Actually, when is calculus taught in different countries? over here it's taught at A-levels (last 2 years of HS). Does it differ in America? I should be in 8th grade in the US system, and we're doing trigonometry. (but I'm already learning integration by myself.) Also, what's the difference between "advanced math" and AP?
When I was young, long ages ago, Calculus was reserved for the final year of high school, 12th grade, and Trig the year before. @NTP2 is a lot younger than me. Fast students today can have college level calculus courses under their belts before graduating from High School. There is a lot more flexibility.
 
When I was young, long ages ago, Calculus was reserved for the final year of high school, 12th grade, and Trig the year before. @NTP2 is a lot younger than me. Fast students today can have college level calculus courses under their belts before graduating from High School. There is a lot more flexibility.
I see. Over here, there's no such fast track- you want to learn calculus earlier, you learn it yourself.
 
When I was young, long ages ago, Calculus was reserved for the final year of high school, 12th grade, and Trig the year before. @NTP2 is a lot younger than me. Fast students today can have college level calculus courses under their belts before graduating from High School. There is a lot more flexibility.
When I was young, long, long ages ago, my high school didn't teach calculus. I had 8 hours Calculus as a college freshman and another 4 hours as a sophomore. My high school did have some pretty good basic science courses, I got placement credit for the first freshman college chemistry course.
 
When I was young, long, long ages ago, my high school didn't teach calculus. I had 8 hours Calculus as a college freshman and another 4 hours as a sophomore. My high school did have some pretty good basic science courses, I got placement credit for the first freshman college chemistry course.
I tested out of my only required college chemistry course too! Great minds...:cool:

I was happy about that, too as I was an aerospace engineering major (then) and had a bad reaction to chemistry, generally.

 
I tested out of my only required college chemistry course too! Great minds...:cool:

I was happy about that, too as I was an aerospace engineering major (then) and had a bad reaction to chemistry, generally.

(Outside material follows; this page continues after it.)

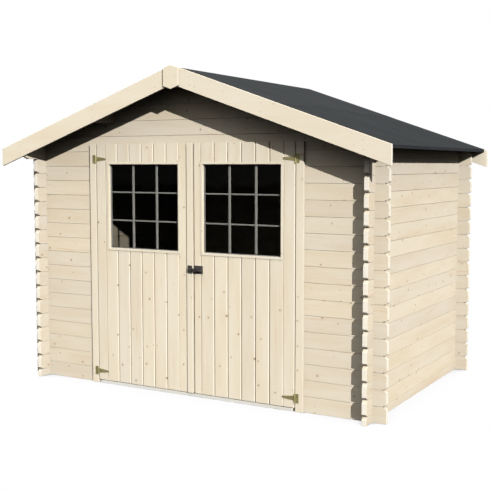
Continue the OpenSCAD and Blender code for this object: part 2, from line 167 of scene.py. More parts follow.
def smooth(nt, value, from_min, from_max, to_min=0.0, to_max=1.0):
    n = add(nt, "ShaderNodeMapRange", interpolation_type="SMOOTHSTEP")
    for socket, v in zip(n.inputs, (value, from_min, from_max, to_min, to_max)):
        put(nt, v, socket)
    return n.outputs["Result"]


def blend_colour(nt, factor, a, b, mode="MIX"):
    n = add(nt, "ShaderNodeMix", data_type="RGBA", blend_type=mode)
    put(nt, factor, n.inputs[0])
    put(nt, a if isinstance(a, bpy.types.NodeSocket) else (*a, 1), n.inputs[6])
    put(nt, b if isinstance(b, bpy.types.NodeSocket) else (*b, 1), n.inputs[7])
    return n.outputs[2]


def ramp(nt, value, stops):
    n = add(nt, "ShaderNodeValToRGB")
    put(nt, value, n.inputs[0])
    elements = n.color_ramp.elements
    while len(elements) < len(stops):
        elements.new(0.5)
    for e, (pos, colour) in zip(elements, stops):
        e.position = pos
        e.color = (*colour, 1)
    return n.outputs["Color"]


def bump(nt, height, strength, distance):
    n = add(nt, "ShaderNodeBump")
    n.inputs["Strength"].default_value = strength
    n.inputs["Distance"].default_value = distance
    put(nt, height, n.inputs["Height"])
    return n.outputs["Normal"]


# ---------------------------------------------------------------- materials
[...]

I took the second semester of college chemistry. It was mostly a repeat of my high school chemistry so it was fairly easy. At the beginning of the class the instructor told the class that the second semester was going to be harder because it was intended for science majors only and it was going to weed out a lot of them. The class apparently did weed out a lot of students according to comments I was hearing.
 
Well, you WAY out-nerded me on that one! I don't have a clue!
There was an episode of TNG where Picard is attempting to communicate with a species and the Universal Translator spits out cryptic sentences when translating their language. Picard eventually figures it out.